Schwartz identifies four key categories of learning task:

  • Reading Comprehension;
  • Research;
  • Synthesis (making sense of competing cases);
  • Problem-solving and
  • Exam Preparation.

In turn, exam preparation consists of four separate sub-tasks –

  • Memorisation;
  • Organisation;
  • Issue spotting (aka concept-learning) and
  • Principle-learning (aka application).
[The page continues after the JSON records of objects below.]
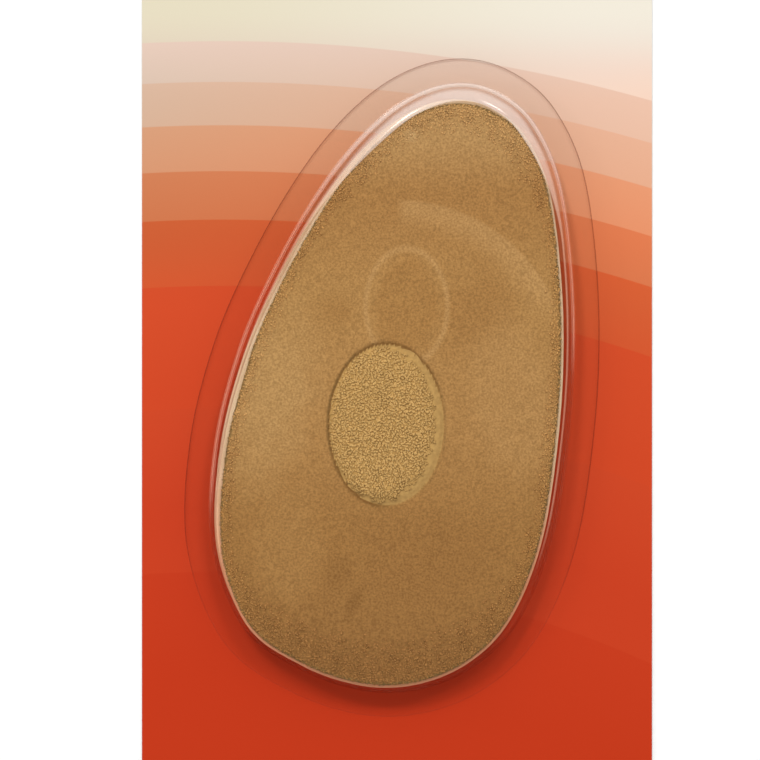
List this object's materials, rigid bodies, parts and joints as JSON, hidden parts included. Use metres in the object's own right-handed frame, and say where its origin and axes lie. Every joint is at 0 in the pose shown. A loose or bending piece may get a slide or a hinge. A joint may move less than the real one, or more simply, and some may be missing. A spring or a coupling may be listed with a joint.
{
  "type": "metatarsal pads on a backing card in a clear blister",
  "caption": "Soft forefoot pads with a brown pile face and cream cushion, back to back in a clear blister with an oval window, fixed to a flat backing card.",
  "frame": {"origin": "centre of the backing card's back face, on the surface that the pack lies on", "axes": "+Z out of the card's printed face, +Y up the card towards the toe end of the pads, +X across the card to the right seen from the front"},
  "size_m": [0.1, 0.18, 0.011],
  "materials": {
    "card": "satin coated face",
    "blister": "clear, glossy",
    "cushion": "matt latex foam",
    "cover": "short brushed pile"
  },
  "bodies": {
    "root": {"card": "card", "blister": "blister", "front_cushion": "cushion", "front_cover": "cover", "back_cushion": "cushion", "back_cover": "cover"}
  },
  "joints": []
}
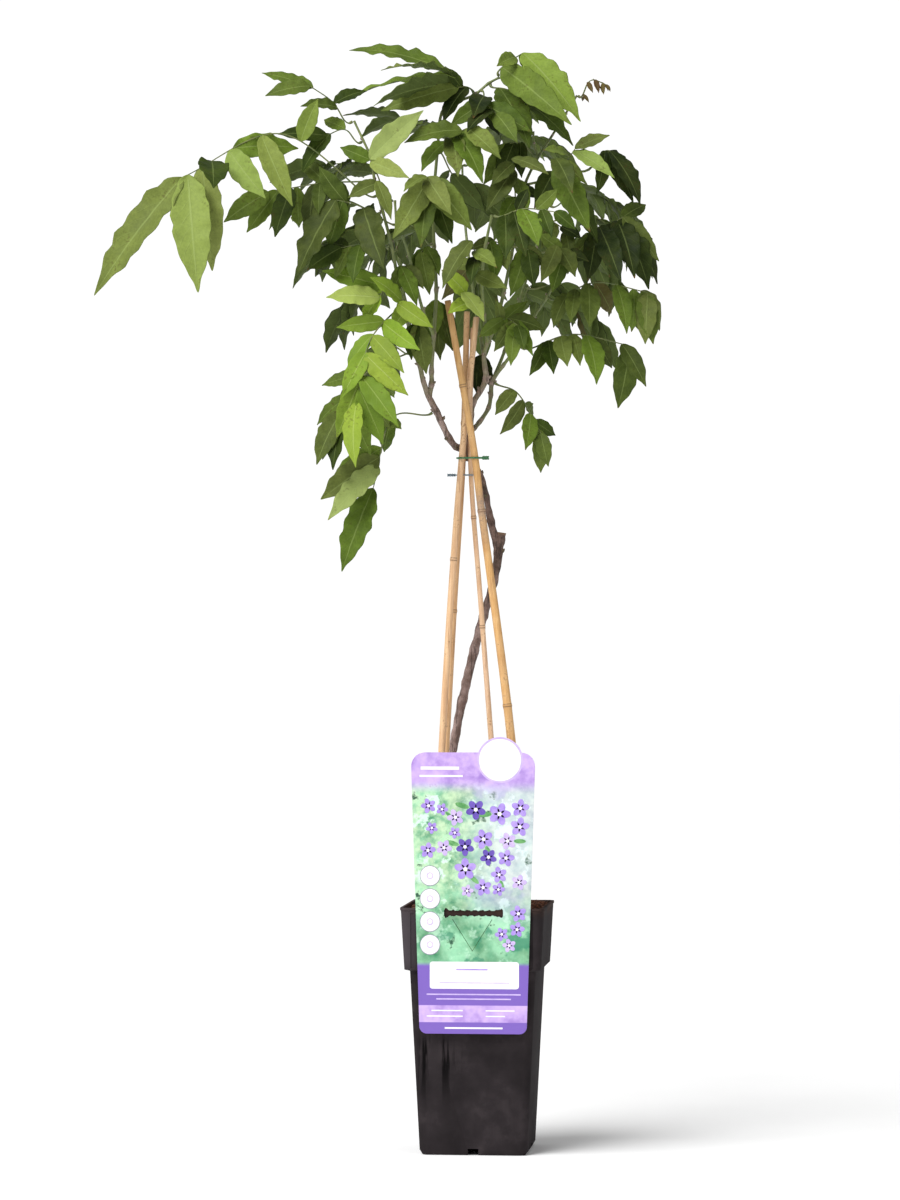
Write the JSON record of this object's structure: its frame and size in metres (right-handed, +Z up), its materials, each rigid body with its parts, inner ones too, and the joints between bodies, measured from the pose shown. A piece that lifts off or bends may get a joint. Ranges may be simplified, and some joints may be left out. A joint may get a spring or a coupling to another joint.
{
  "type": "potted wisteria",
  "caption": "Young wisteria with pinnate leaves, its grafted stem wired to bamboo canes in a tall square nursery pot with a hanging plant tag.",
  "frame": {"origin": "middle of the pot's underside, on the surface the pot stands on", "axes": "+Z up along the stem; the pot is square to X and Y, with the plant tag on its -Y side"},
  "size_m": [0.4594, 0.352, 0.9295],
  "materials": {
    "pot_plastic": "satin",
    "potting_soil": "matte",
    "tag_plastic": "gloss",
    "bamboo": "satin",
    "bark": "matte",
    "tie_wire": "satin",
    "leaf": "satin",
    "leaf_young": "satin"
  },
  "bodies": {
    "root": {"pot": "pot_plastic", "soil": "potting_soil", "tag": "tag_plastic", "cane_front": "bamboo", "cane_left": "bamboo", "cane_left_back": "bamboo", "cane_thin": "bamboo", "woody_stem": "bark", "wire_tie": "tie_wire", "lower_wire_tie": "tie_wire", "long_left": "leaf", "left_twig": "leaf", "left_tip": "leaf", "left_yellow": "leaf_young", "top_left": "leaf", "top_right": "leaf", "top_crown": "leaf", "young_tip": "leaf", "right_small": "leaf", "right_dark": "leaf", "right_a": "leaf", "right_b": "leaf", "right_c": "leaf", "low_right": "leaf", "bright_front": "leaf_young", "low_left": "leaf", "behind_left": "leaf", "left_light": "leaf_young", "left_b": "leaf", "left_c": "leaf", "left_d": "leaf", "front_right": "leaf", "front_low": "leaf", "front_bright": "leaf_young", "front_left": "leaf_young", "centre_top": "leaf", "top_dark": "leaf", "centre_low": "leaf", "centre_left": "leaf", "centre_right": "leaf", "right_centre": "leaf", "right_low": "leaf", "right_shade": "leaf", "back_1": "leaf", "back_2": "leaf", "back_3": "leaf", "back_4": "leaf", "back_5": "leaf", "back_6": "leaf", "back_7": "leaf", "back_8": "leaf", "back_9": "leaf", "back_10": "leaf", "back_11": "leaf", "back_12": "leaf", "back_13": "leaf", "side_left": "leaf", "side_right": "leaf", "inner_top": "leaf", "inner_left": "leaf"}
  },
  "joints": []
}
For further information see Michael Hunter Schwartz, Expert Learning for Law Students (Carolina Academic Press, 2nd ed, 2008).

Learning Strategies

This list may appear ominous at first – but note that it is simply a list of tools available to you. By using this list you will be able to discover new ways of approaching university assessments.

  • Reading strategies
    • Pre-reading
    • Reading
    • Note-taking
  • Class preparation
  • Organisational strategies
    • Deconstructing rules
    • Outlining
    • Timelines
    • Comparison charts
    • Hierarchy charts
    • Flowcharts
    • Mind maps
  • Memorisation strategies
    • Analogising
    • Chunking and clustering
    • Imagery
    • Mnemonics
    • Flashcards
    • Paraphrasing
    • Creating examples (and non-examples)
  • Research strategies
    • Research planning
    • Research logs
  • Legal writing
    • Outlining
    • Creating a check-list of questions to be answered
    • Reading aloud
    • Emulating and adapting the work of experts
  • Issue spotting
    • Reorganising
    • Practice
  • Exam preparation
    • Using IRAC method
    • Overlearning
    • Practice exam HPAs
    • Practice essay questions
    • Analysing past exam questions
    • Creating your own questions
  • Time management strategies
  • Stress management strategies
    • Invoking self-efficacy
    • Overlearning
    • Reframing
    • Planning attention-focusing
    • Deep breathing and progressive relaxation
  • Seeking assistance

Taken from Michael Hunter Schwartz, Expert Learning for Law Students (Carolina Academic Press, 2nd ed, 2008).